For the traditional “retire at age 60 or 65” situation, the popular advice pushed by the financial industry is to save enough to replace 70% or even 80% of your gross income during working years. Another popular notion is that you’ll need at least $1M to retire comfortably. The truth of the matter is that providing that you go into retirement with no debt (mortgage, consumer etc), and continue to live a modest lifestyle, you will likely need way less than that.

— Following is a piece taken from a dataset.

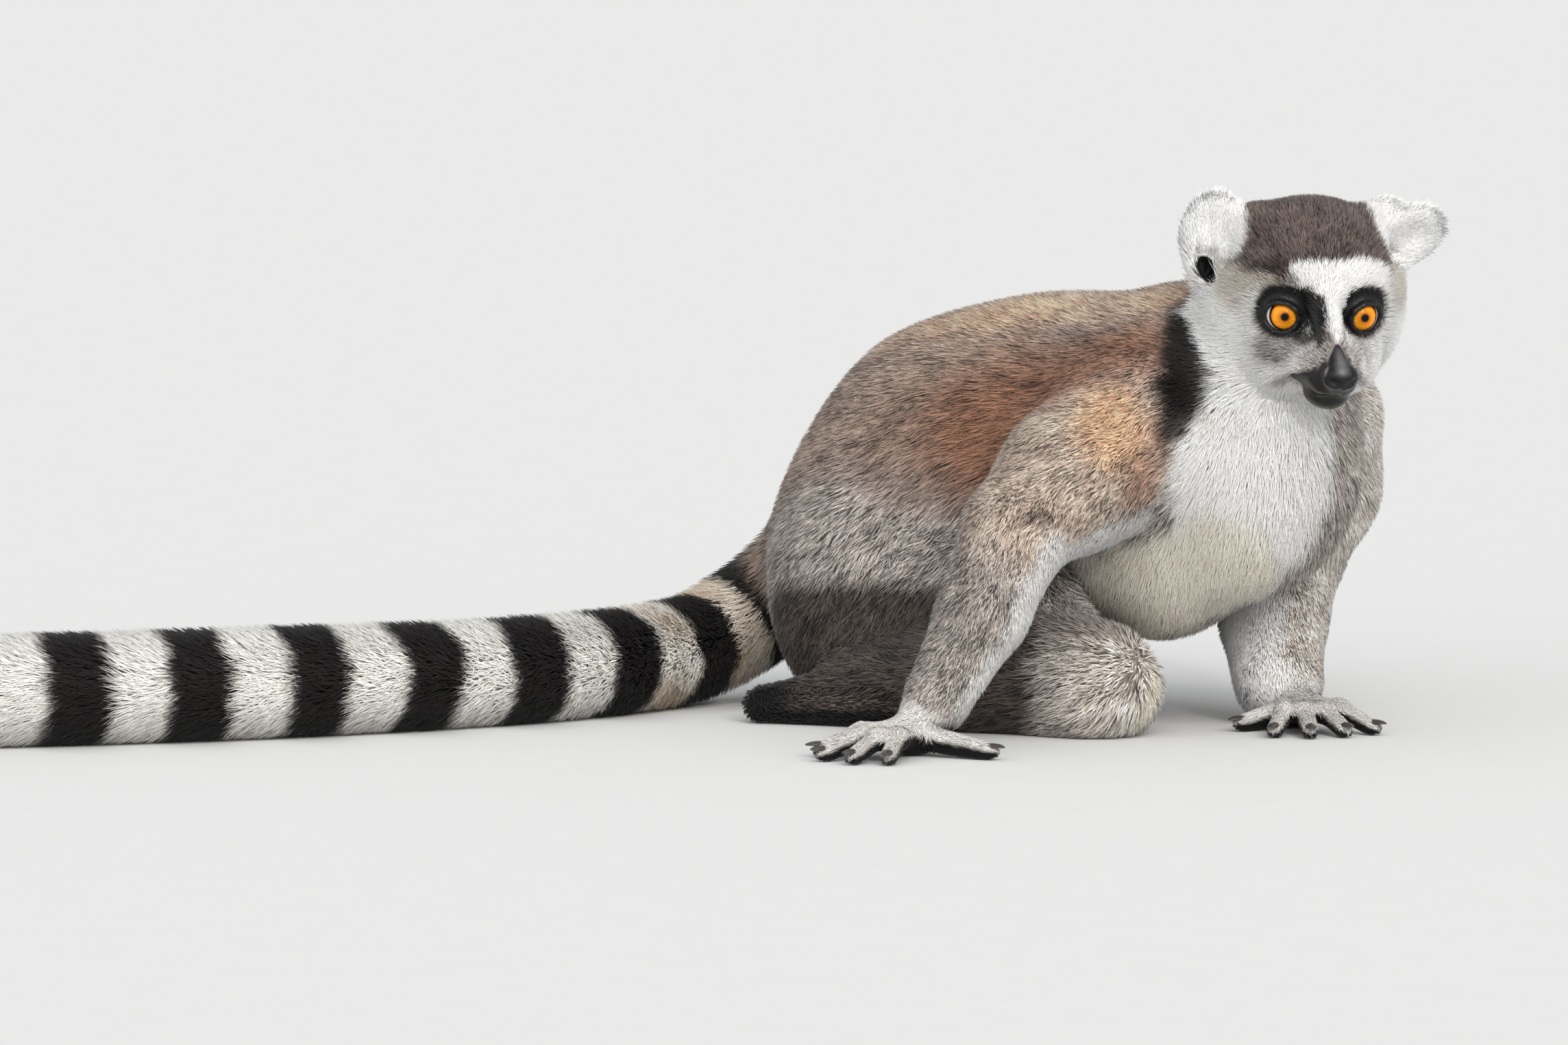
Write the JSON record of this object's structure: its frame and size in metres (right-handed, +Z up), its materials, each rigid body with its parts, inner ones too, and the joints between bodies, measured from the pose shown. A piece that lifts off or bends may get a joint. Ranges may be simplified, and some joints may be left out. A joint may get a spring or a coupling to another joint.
{
  "type": "ring-tailed lemur",
  "caption": "Life-size still model of a ring-tailed lemur crouching on its hands and haunches, head turned aside, long banded tail laid along the floor.",
  "frame": {"origin": "middle of the bounding box at floor level", "axes": "+Z up; +X the side that the body faces, with the tail running to -X; the chest and face turn towards -Y"},
  "size_m": [0.726, 0.372, 0.2182],
  "materials": {
    "dark_fur": "dense soft fur, nearly black collar",
    "white_fur": "long soft white fur",
    "brown_fur": "dense woolly fur, sandy brown over grey",
    "grey_fur": "dense salt-and-pepper grey fur",
    "face_fur": "short fur, white face with a grey cap and dark eye patches",
    "ringed_fur": "bushy fur in black and white rings",
    "hand_fur": "thin pale fur over dark bare pads",
    "bare_skin": "black leathery skin, satin",
    "nose_skin": "black, moist and pebbled",
    "eye": "clear domed cornea over an amber iris with a small black pupil"
  },
  "bodies": {
    "root": {"neck": "dark_fur", "chest": "white_fur", "belly": "brown_fur", "rump": "brown_fur", "upper_arm_right": "grey_fur", "upper_arm_left": "grey_fur", "forearm_right": "grey_fur", "forearm_left": "grey_fur", "thigh_right": "grey_fur", "thigh_left": "grey_fur", "shank_right": "grey_fur", "shank_left": "grey_fur", "head": "face_fur", "muzzle": "bare_skin", "nose": "nose_skin", "lower_jaw": "bare_skin", "ear_right": "white_fur", "ear_left": "white_fur", "eye_right": "eye", "eye_left": "eye", "hand_right": "hand_fur", "hand_left": "hand_fur", "foot_right": "hand_fur", "foot_left": "hand_fur", "tail_1": "ringed_fur", "tail_2": "ringed_fur", "tail_3": "ringed_fur", "tail_4": "ringed_fur", "tail_5": "ringed_fur", "tail_6": "ringed_fur", "tail_7": "ringed_fur"}
  },
  "joints": []
}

Expenses during Retirement
While every situation is different, there are a few significant expenses that should be reduced or eliminated during retirement.
These expenses include:
- Mortgage payments;
- Reduced income taxes;
- Saving for retirement;
- Childcare expenses (hopefully);
- Work clothes, lunches, commuting costs; and,
- CPP, EI contributions.
Rather than use a “rule of thumb”, I like using actual budget data to calculate anticipated expenses. I did this exercise in a popular article on early retirement, and I worked out that our family would need about 55% of our family income to retire comfortably. While family incomes may vary, many financial types agree that the average family will require between 50-60% of their pre-retirement gross income to live comfortably during their golden years.
While 55% of gross family income sounds great compared to the industry standard 80%, it gets better! A couple who has lived and worked in Canada for most of their adult life will be entitled to government income benefits during retirement. The main income benefits include Canada Pension Plan (CPP) and Old Age Security (OAS). Longevity of these income sources aside, according to Stats Canada, the average amount paid out by CPP is $7,600/retiree/year or $15,200/couple/year (assuming age 65 when commencing payments). OAS, which is paid out the government tax base and calculated based on how long the retiree has lived in Canada, maxes out at $550/retiree/month or $13,200/couple/year. Combining the two brings a couple over $28,000 a year (rounded down to be on the conservative side).

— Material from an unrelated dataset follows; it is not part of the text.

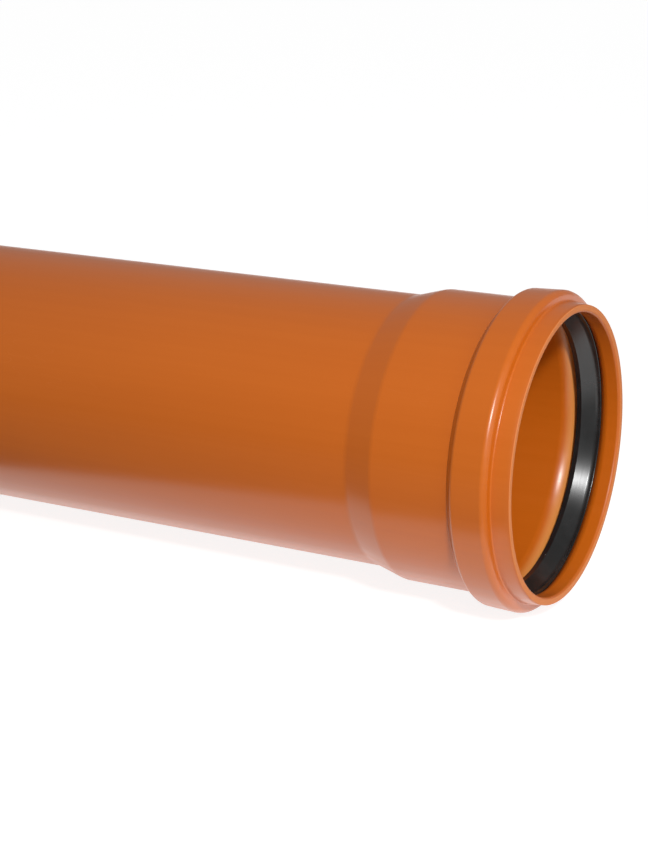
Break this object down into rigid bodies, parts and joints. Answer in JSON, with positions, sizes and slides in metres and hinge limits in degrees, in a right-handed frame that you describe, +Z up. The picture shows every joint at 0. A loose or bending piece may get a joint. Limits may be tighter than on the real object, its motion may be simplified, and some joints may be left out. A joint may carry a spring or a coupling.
{
  "type": "sewer pipe",
  "caption": "Orange-brown plastic sewer pipe with a chamfered spigot at one end and, at the other, a formed socket whose raised bead holds a black rubber lip seal.",
  "frame": {"origin": "on the ground, below the middle of the pipe's length", "axes": "+X along the pipe, towards the socket's mouth; +Z up; the pipe's own axis leans 0.64 degrees up towards the mouth, because the pipe rests on the socket's bead and on the spigot's end"},
  "size_m": [1.0837, 0.1838, 0.1837],
  "materials": {
    "orange_pvc": "satin",
    "black_rubber": "satin"
  },
  "bodies": {
    "root": {"pipe": "orange_pvc", "seal_ring": "black_rubber"}
  },
  "joints": []
}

With many middle class couples with no debt able to retire on approximately $50k/yr in todays dollars, that only leaves a gap of $22k/yr to be funded by company pensions and/or savings (RRSP, TFSAs etc). If there are no other company pensions, the question now is how much savings are required to generate the remainder, or in this example, $22k per year? Using the 4% rule, which is assumed to be a “safe” portfolio withdrawal rate for a portfolio to last 30 years, simply divide the $22k (or whatever your number is) by 4% or simply multiply your number by 25. In this example, $550,000 in savings should do the trick. Even without a company pension, this is much less than the millions that we are made to believe to need.
Figuring out how much you need to retire is not as complicated as some make it out to be. It’s pretty much a four step process:
- Work out a budget of expected expenses during retirement.
- Calculate how much the Government will provide you during your retirement years. You can use the Canadian government calculator here.
- The difference between 1 and 2 is how much income from savings (and/or company pension) that you will need.
- Take the number calculated in step 3, and multiply by 25. That is the amount you will need to have saved (in todays dollars). If you have other sources of income, like from company pensions or rental properties, then reduce step 3 by the other income amounts, then multiply by 25.
Note that this is an extremely simplified version of approximately how much you will need to retire. To get an accurate picture, you will need to account for taxation (which depends on how you structure your investment accounts). In addition, there is uncertainty in the availability of government programs when looking at drawing from them decades away. In my opinion, it’s best to be as conservative as possible when estimating your “number”. In a future article, I will review how much you need to save today to hit your future “number”.
In any case, when you are ready to invest your savings, here is a comparison of the top discount brokers in Canada.If you would like to read more articles like this, you can sign up for my free weekly money tips newsletter below (we will never spam you).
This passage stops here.